The RJSC manages all legal and administrative aspects of limited company registration in Bangladesh. It ensures businesses comply with laws to provide a secure environment for entrepreneurs. Below are the roles of RJSC in company incorporation in Bangladesh:

  1. Name Clearance: The RJSC reviews and approves the proposed name for your company to ensure it is unique and does not conflict with existing entities.
  2. Verification of Documents: All incorporation documents, such as the Memorandum and Articles of Association, are carefully examined for accuracy and legal compliance.
  3. Issuance of Registration Certificate: Upon verifying the submitted documents, the RJSC issues the certificate of incorporation, legally establishing your business entity.
  4. Maintenance of Records: The RJSC maintains a database of all registered companies, ensuring transparency and enabling public access to essential company information.
  5. Regulatory Compliance: It enforces compliance with applicable laws, such as filing annual returns and financial statements.
  6. Facilitating Changes in Company Structure: The RJSC processes applications for structural changes, such as adding directors, changing the registered office address, or altering shareholding patterns.
  7. Dissolution and Winding Up: If a company decides to close, the RJSC oversees the process to ensure it complies with legal requirements.
  8. Support for Foreign Investors: RJSC facilitates the incorporation process for foreign investors by guiding them through the legal and administrative procedures specific to foreign ownership.

Why is RJSC Vital for You to Do a Business in Bangladesh?

The role of RJSC is not limited to company registration in Bangladesh. It plays a crucial part in maintaining transparency, ensuring accountability, and enabling trust within Bangladesh's business ecosystem.

  1. Encouraging Formalization: By requiring businesses to register, the RJSC helps bring entities into the formal economy, enabling them to access legal protections and benefits.
  2. Building Investor Confidence: The RJSC’s stringent registration and compliance processes reassure investors about the credibility of businesses in Bangladesh.
  3. Ensuring Legal Compliance: The RJSC monitors businesses to ensure they follow legal obligations, reducing the risk of fraud and malpractice.
  4. Providing Accessible Information: The RJSC’s public database allows stakeholders, such as partners or investors, to access essential company information, promoting transparency.
  5. Simplifying Dispute Resolution: Registered companies are legally recognized, making it easier to resolve disputes through legal channels.

Overcome Challenges and Establish Your Company in Bangladesh with RJSC

Foreign investors often face unique challenges when navigating the incorporation process of RJSC company registration Bangladesh. The RJSC plays a key role in simplifying these challenges and ensuring compliance with local laws.

First, foreign investors must submit certified copies of their passports and a business visa. Then RJSC will work closely with relevant government bodies to verify these documents. Additionally, foreign investment approvals, such as evidence of inward remittance, are reviewed during the incorporation process.
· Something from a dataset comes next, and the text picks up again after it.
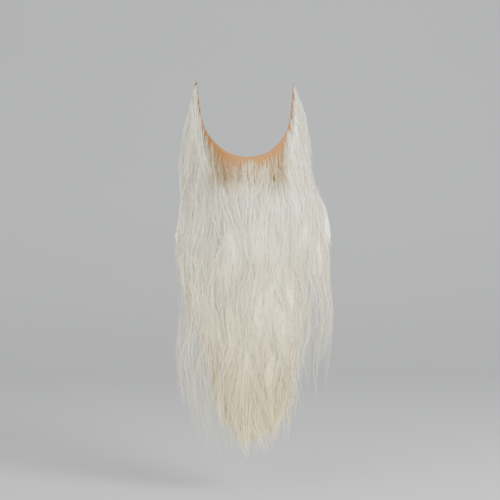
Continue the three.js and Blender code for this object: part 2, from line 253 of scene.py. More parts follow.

The RJSC guides structuring businesses and ensures compliance with ownership and capital requirements for foreign entities. This proactive approach helps streamline the incorporation process and grow confidence among international entrepreneurs.

With its efficient and transparent processes, the RJSC enables foreign investors to establish their ventures in Bangladesh with minimal hurdles and align with global standards.

Conclusion

The RJSC is the cornerstone of Bangladesh’s business ecosystem to ensure legal compliance and promote transparency for all businesses. 

From approving company names to facilitating structural changes, its role is indispensable for anyone considering how to register a company in Bangladesh. The RJSC not only ensures businesses adhere to the law but also contributes to a reliable and secure environment for investment.

So, understand its roles clearly to navigate the incorporation process with confidence. Partner with the RJSC as your first step to achieving long-term success and stability.

FAQs

1. Can The RJSC Help Foreign Investors Incorporate A Company?

Yes, the RJSC guides foreign investors by verifying essential documents, such as passports and inward remittance evidence, ensuring compliance with local laws, and facilitating the incorporation process.

2. How Does The RJSC Ensure Business Transparency? 

The RJSC maintains a public database of registered companies, enforces compliance with regulations, and monitors filings like annual returns and financial statements, fostering accountability and transparency.

3. What Role Does The RJSC Play In Company Dissolution?

The RJSC oversees the dissolution or winding-up process of companies, ensuring all legal obligations, such as debt settlements and tax clearances, are fulfilled before the company is officially closed.